JUST weeks since The Southern Star highlighted the rising cost of insurance facing West Cork hotels, local hoteliers held a meeting with junior minister Sean Fleming.
The online meeting, organised by Cork South West Fianna Fáil TD Christopher O’Sullivan, discussed the need for reform of the sector.
‘Hoteliers have pointed out their frustration with insurance premiums and the fact they feel like they’re seen as an easy target for claims and payouts,’ said Deputy O’Sullivan.
‘Minister Fleming is moving forward with the government’s plans to bring some common sense back to the insurance market, and take the target off the back of hoteliers. For too long they’ve been paying out on minor claims that defy common sense.’
Minister of State Sean Fleming has said reforms to the insurance sector, including the new guidelines for awards, should be fully implemented within the next year.
New compensation guidelines were adopted by the Judicial Council in April which set out the level of damages that may be awarded or assessed in respect of personal injuries.
These guidelines have reduced the amount of damages which can be awarded, particularly for minor injuries.
Judges departing from the guidelines must give written reasons for doing so.
But insurance clients fear a drop in the cost of premiums won’t be passed onto the consumer.

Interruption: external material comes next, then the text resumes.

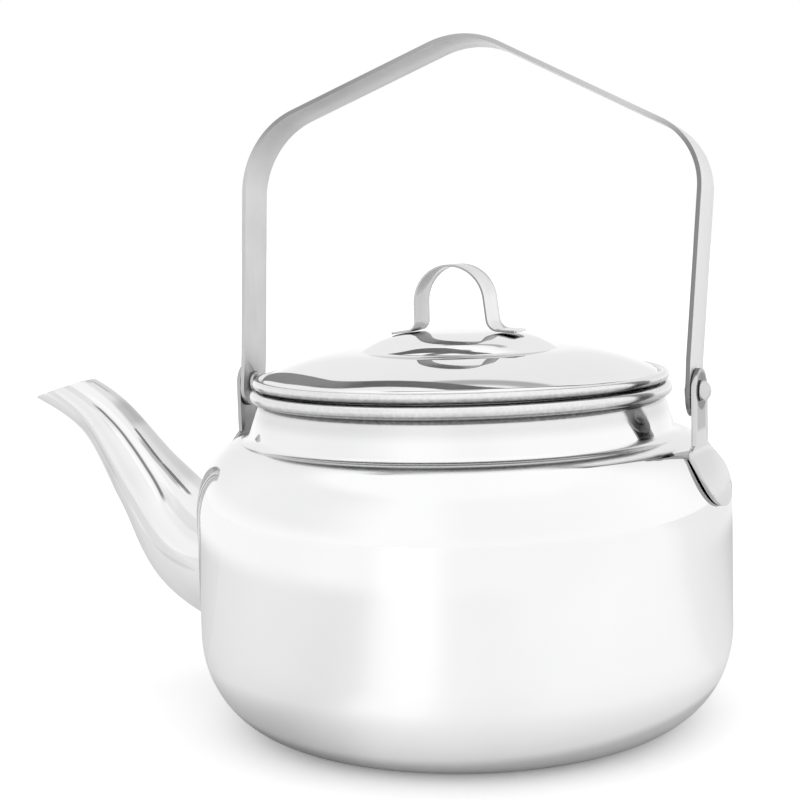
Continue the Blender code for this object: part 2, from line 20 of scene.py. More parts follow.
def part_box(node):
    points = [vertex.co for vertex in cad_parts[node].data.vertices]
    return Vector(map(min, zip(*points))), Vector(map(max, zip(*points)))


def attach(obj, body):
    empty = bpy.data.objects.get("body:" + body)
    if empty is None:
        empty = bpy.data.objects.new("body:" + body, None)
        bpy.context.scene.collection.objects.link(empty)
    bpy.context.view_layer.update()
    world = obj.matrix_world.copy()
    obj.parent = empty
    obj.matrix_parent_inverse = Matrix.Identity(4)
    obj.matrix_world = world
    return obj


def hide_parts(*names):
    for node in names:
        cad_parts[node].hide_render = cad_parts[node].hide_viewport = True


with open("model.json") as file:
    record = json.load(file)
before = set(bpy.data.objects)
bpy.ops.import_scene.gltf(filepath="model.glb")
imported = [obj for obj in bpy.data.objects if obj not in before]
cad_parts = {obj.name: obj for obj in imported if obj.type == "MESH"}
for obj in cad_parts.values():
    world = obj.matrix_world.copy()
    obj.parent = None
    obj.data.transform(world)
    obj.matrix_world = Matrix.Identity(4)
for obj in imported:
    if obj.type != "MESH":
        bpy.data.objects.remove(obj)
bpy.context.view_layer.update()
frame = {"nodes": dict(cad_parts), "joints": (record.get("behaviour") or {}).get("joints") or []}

print("frame nodes:", ", ".join(sorted(frame["nodes"])))

# %% [markdown]
# ## The camera
#
# The camera comes first, because every later step is judged through it. The photograph
# was taken with a long lens from a little above the pot, turned towards the spout's side.
# The place, the aim and the slight tilt of the horizon were worked out from the outlines
# of the round rims, which show a circle's centre and tilt very exactly.

# %% Camera
CAMERA_PLACE = Vector((0.18802, -0.43056, 0.14212))
CAMERA_AIM = Vector((-0.02721, 0.01743, 0.08746))
CAMERA_ROLL = -1.669             # degrees
CAMERA_LENS = 75.493             # mm, on a sensor 36 mm wide

camera = bpy.data.objects.new("camera", bpy.data.cameras.new("camera"))
bpy.context.scene.collection.objects.link(camera)
camera.data.lens = CAMERA_LENS
camera.data.sensor_width = 36.0
camera.data.clip_start = 0.01
camera.data.clip_end = 50.0
look = (CAMERA_AIM - CAMERA_PLACE).to_track_quat("-Z", "Y").to_matrix().to_4x4()
roll = Matrix.Rotation(math.radians(CAMERA_ROLL), 4, "Z")
camera.matrix_world = Matrix.Translation(CAMERA_PLACE) @ look @ roll
bpy.context.scene.camera = camera
print("camera is", round((CAMERA_AIM - CAMERA_PLACE).length, 3), "m from what it aims at")

# %% [markdown]
# ## Sizes
#
# The main sizes are read from the frame, piece by piece, so that a changed frame changes
# this file's pieces too. What the frame's boxes can't tell, such as the radius of a bend,
# is a named value in the cell where it is first needed.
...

‘Even at a 50% drop it is way above the European average and there’s no guarantee the insurance providers will even pass that on,’ added Deputy O’Sullivan.
‘We need assurances, because our hoteliers are facing huge challenges and reduced incomes, they shouldn’t have to suffer big premiums.’
David Henry, general manager of the Clonakilty Park Hotel, recently told The Southern Star that insurance companies are ‘almost operating a cartel’ when it comes to insurance in the leisure industry.
Mr Henry said that he can only renew his insurance with his existing insurer and that there is no competition in the market. Despite being closed for most of last year, he was unable to get a rebate on his policy.